Des pays du Golfe toujours rivaux
Aucun des pays du Golfe n’a réellement un intérêt dans cette guerre qui détruit le Soudan. En effet, tous observent et ont des relations cordiales avec les deux parties au conflit. Certes, il y a des nuances et chaque pays nourrit les siennes en fonction de son positionnement dans la Corne de l’Afrique ou de ses relations avec les autres pays du Golfe.
Les EAU
Par exemple, les Émirats arabes unis (EAU) sont très méfiants devant la mobilisation de milices « islamistes » liées à l’ancien régime qui jouent un rôle significatif dans les affrontements à Khartoum car, pour ces dernières, une victoire de Hemedti se traduirait mécaniquement par une purge d’ampleur des tenants de l’ancien régime qui, aujourd’hui, constituent une partie du premier et l’essentiel du deuxième cercle autour du général Burhan et la rétrocession des acquis financiers obtenus sous l’ancien régime. Mais choisir Hemedti pour cette seule raison semble improbable à cause de l’hostilité internationale (notamment au sein de la Ligue arabe et de l’Union africaine) envers ce personnage et du risque très probable d’une autre implosion en cas de victoire des RSF, au vu de l’hostilité populaire dans Khartoum et des combats sanglants au Darfour et au Kordofan. Un basculement n’est pas impossible mais suivrait une modification explicite de l’attitude des pays alliés de la Corne, i.e. l’Éthiopie, et une lassitude occidentale. On n’en est pas encore là.
Le Qatar
Pour le Qatar, la situation n’est pas symétrique même si la sympathie pour les islamistes soudanais ne s’est pas évaporée.
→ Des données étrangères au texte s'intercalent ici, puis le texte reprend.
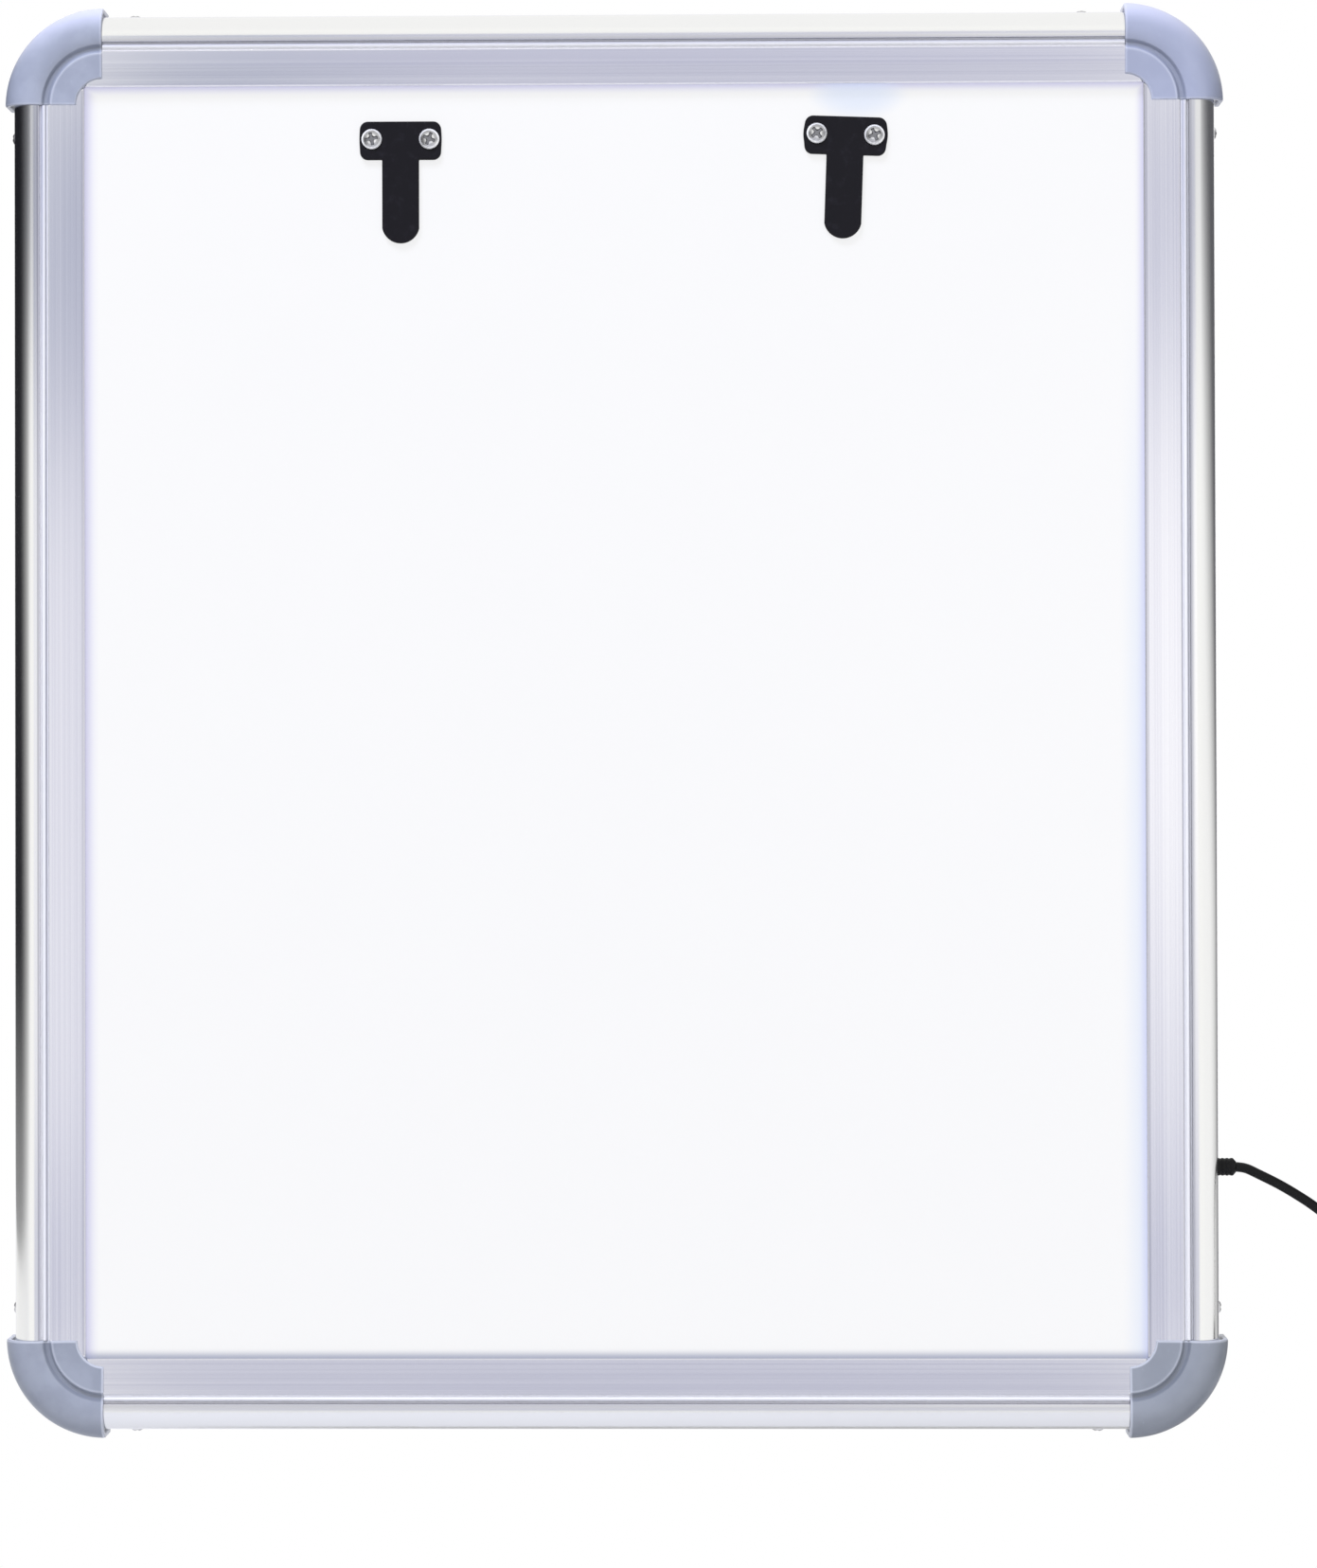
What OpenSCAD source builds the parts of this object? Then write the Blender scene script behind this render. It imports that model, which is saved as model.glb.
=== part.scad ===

Hemedti est détesté pour des raisons qui datent de la médiation de Doha sur le Darfour (2008-2011) et de l’hostilité rencontrée alors, mais aussi pour son positionnement pro-émirati pendant les dernières années. Soutenir Burhan, cependant, risquerait de provoquer un raidissement d’Abou Dhabi et peut-être de Riyad, à un moment où une réconciliation plus réelle prend forme entre ces capitales. De plus, la question des intérêts économiques reste irrésolue car tous les États du Golfe savent, pour avoir versé leur obole de nombreuses fois, que la situation économique au Soudan requiert des réformes systémiques et un accompagnement financier qui ne pourra être que celui des institutions de Bretton Woods. Encore une fois, le choix qatari ne peut se faire en fonction de la seule équation intérieure soudanaise.
L’Arabie saoudite
L’Arabie saoudite est dans une posture différente de ses deux voisins. Elle partage avec eux une hostilité à une construction démocratique au Soudan et a des relations cordiales avec les deux parties au conflit, même si elle a sans doute plus d’affinités avec le général Burhan qu’avec Hemedti, notamment à cause de ses liens très forts avec les responsables sécuritaires aux EAU. Mais, surtout après la normalisation avec Téhéran, l’ambition saoudienne est de montrer que Riyad a une capacité de gestion régionale, le Yémen n’ayant pas réellement convaincu. Peut-il y avoir aujourd’hui un hégémon dans cette grande région ? C’est un pari saoudien qui a pris la forme d’une association avec les seuls États-Unis pour l’obtention d’un cessez-le-feu à Djeddah et qui, pour l’heure, semble marquer le pas.
Un voisinage divisé ?
Si les pays du Golfe maintiennent une neutralité officielle, les pays voisins du Soudan sont pour leur part confrontés aux conséquences immédiates du conflit et ont souvent des avis plus tranchés sur cette guerre et la déstabilisation qu’elle pourrait entrainer à terme. Cependant, les postures adoptées ne peuvent s’analyser qu’en prenant en compte d’autres paramètres, d’abord l’attitude des acteurs internationaux occidentaux (États-Unis, Royaume-Uni, Union européenne, France, Allemagne) ou non (Russie, Chine) et l’inscription de ce conflit dans des rivalités régionales plus anciennes.
L’Égypte
L’Égypte joue ainsi un rôle cardinal. Le maréchal Sissi et le général Burhan se sont connus lors d’un stage de formation et ont développé une vraie relation personnelle. De façon générique, Le Caire ne veut pas entendre parler d’un régime civil et démocratique au Soudan qui menacerait sa stabilité. Le Caire est donc en faveur d’un pouvoir militaire à Khartoum. De façon plus prosaïque, d’autres raisons pèsent également. D’abord, au cœur de la difficile transition soudanaise se trouve la question de la place des militaires dans l’économie nationale. Omar el-Béchir donna aux officiers supérieurs la possibilité de diriger des entreprises, des banques, des sociétés de commerce, des fermes : bref, au Soudan comme en Égypte, on a une véritable « corporisation » des rangs supérieurs de l’armée au point que des sociétés « militaires » égyptiennes ont des actions dans les sociétés soudanaises et vice-versa ; une solidarité de castes en quelque sorte. Il y a donc des intérêts croisés qui font que le soutien au général Burhan est plus qu’idéologique.